Daran krankt doch die ganze Geschichte.

(Abg. Dieter Kleinmann FDP/DVP: Gibt es Privat- schulen in Freiburg?)

Das sollten Sie doch endlich einmal begreifen.

(Beifall bei der SPD und Abgeordneten der Grünen – Zuruf des Abg. Dr. Hans-Peter Wetzel FDP/DVP)

Lieber zahlen die Eltern wirklich teures Schulgeld, damit sie das Gefühl haben, dass eine individuelle Förderung für ihre Kinder wirklich möglich ist, eine Förderung, die an den staatlichen Schulen nicht mehr in diesem Ausmaß gewährleistet ist.

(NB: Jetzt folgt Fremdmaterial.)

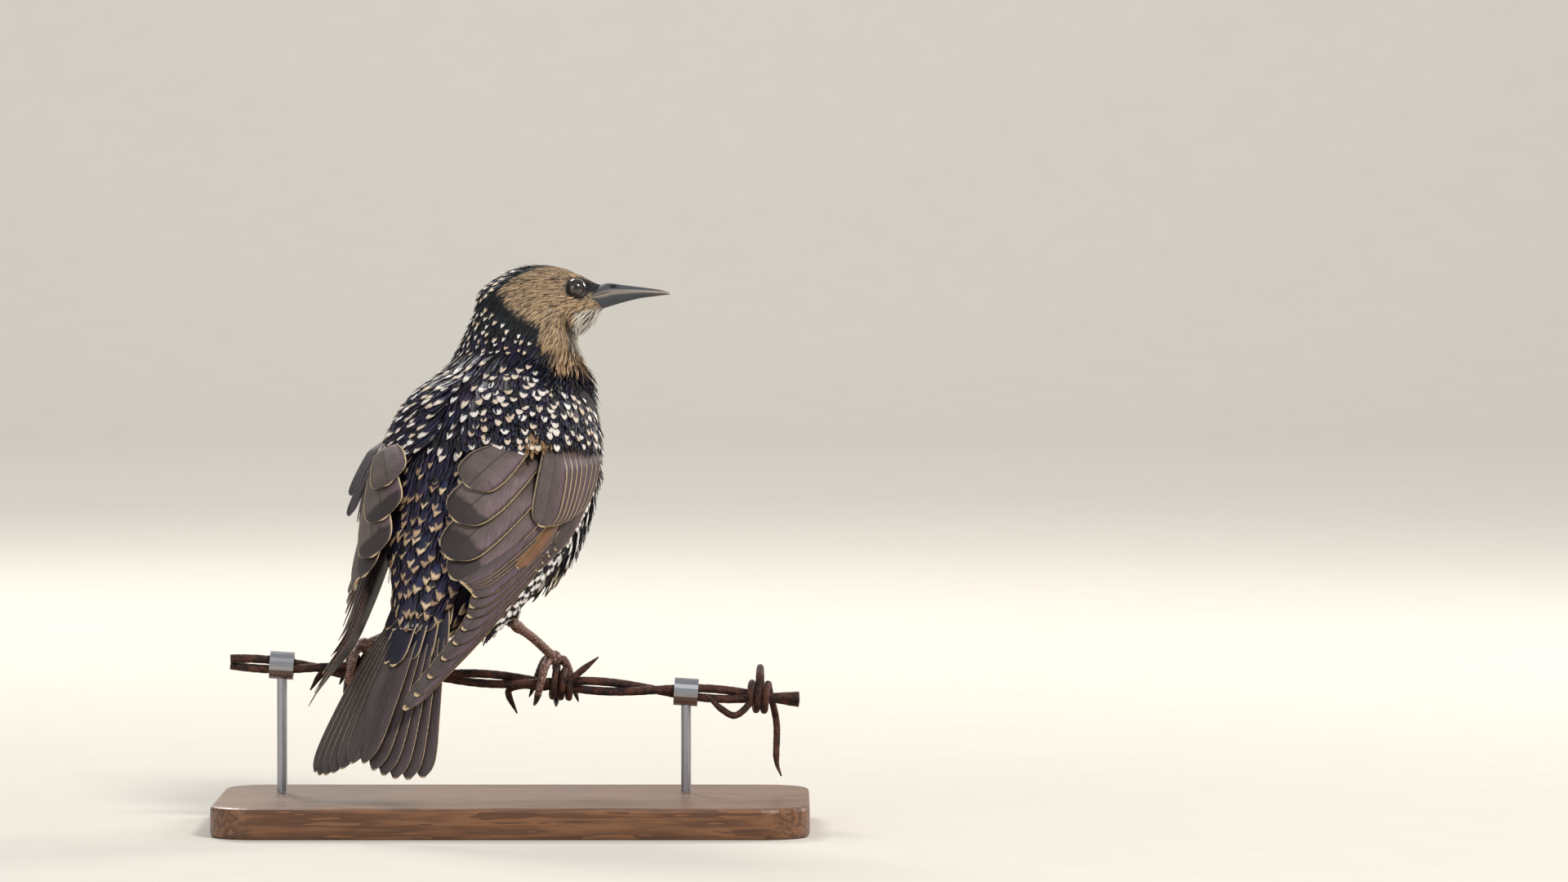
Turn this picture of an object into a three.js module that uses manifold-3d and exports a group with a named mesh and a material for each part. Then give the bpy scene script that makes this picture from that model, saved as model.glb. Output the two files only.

(Abg. Heiderose Berroth FDP/DVP: Reden Sie doch einmal mit der GEW über dieses Thema! Das wäre erfolgreich! – Zuruf des Abg. Franz Untersteller GRÜNE)

Die langen Wartelisten gerade bei den Privatschulen zeigen das ganz deutlich. Sie sind der Beweis, dass das Vertrauen in Ihre Bildungspolitik gering ist und bei Ihrer Bildungspolitik sehr viel im Argen liegt.

(Abg. Heiderose Berroth FDP/DVP: Sprechen Sie mit denen, die das vor Ort umsetzen!)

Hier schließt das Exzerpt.